En diálogo con Federico Mayor Zaragoza, exdirector general de la Unesco, el impulsor de uno de los más grandes proyectos de amor del mundo moderno dejaba muy clara su certeza de que cuando una Revolución verdadera se ha consolidado y la siembra de ideas y de conciencia ha comenzado a dar sus frutos, ningún hombre, por importante que haya sido su aporte personal, es indispensable.

Toda su enorme y permanente juventud moral la dedicó a una peculiar batalla de las ideas: «la verdad contra la mentira; la del humanismo contra la deshumanización; la de la hermandad y la fraternidad contra el más grosero egoísmo; la de la libertad contra la tiranía; la de la cultura contra la ignorancia; la de la igualdad contra la más infame desigualdad; la de la justicia contra la más brutal injusticia; la batalla por nuestro pueblo y por otros pueblos, porque si vamos a su esencia es la batalla de nuestro pequeño país y de nuestro heroico pueblo por la humanidad».

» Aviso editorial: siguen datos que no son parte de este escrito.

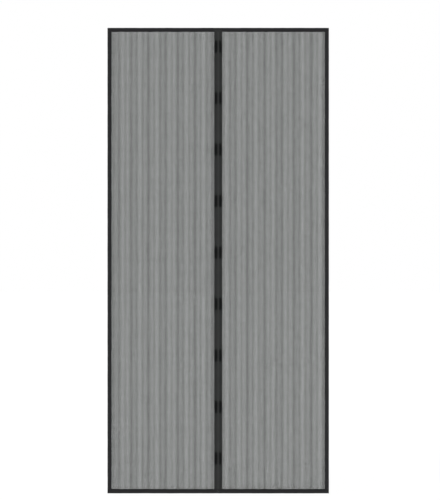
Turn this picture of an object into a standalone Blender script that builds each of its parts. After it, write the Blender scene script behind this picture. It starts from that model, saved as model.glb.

Pese a que, como en una leyenda religiosa, el odio no se cansa de convocar a una sistemática reunión urgente con todos los sentimientos más oscuros del mundo y los deseos más perversos del corazón humano para derrotar su insurgencia insuperable, Fidel lo vence, porque aprendió que el amor es un fuego al que hay que echar cada día cosas nuevas.

Esa fue la razón de su más electrizante y duro aldabonazo, un 17 de noviembre, a 60 años de su entrada a la Universidad. Advertía, como en la fábula, que la rutina, la monotonía, la falta de energía es, en las revoluciones, ausencia de amor. Es una corrosión interna que puede matarla.

Su partida física tiene la prueba irrecusable en una humilde piedra de granito en el cementerio Santa Ifigenia, en Santiago de Cuba, pero a sus contrarios aquellas sagradas cenizas no sirven de mucho, la gran pregunta que les perseguirá siempre es si definitivamente estará muerto. El coro nacional de dignidad que repetía su nombre el pasado 15 de noviembre será en lo adelante su tormento.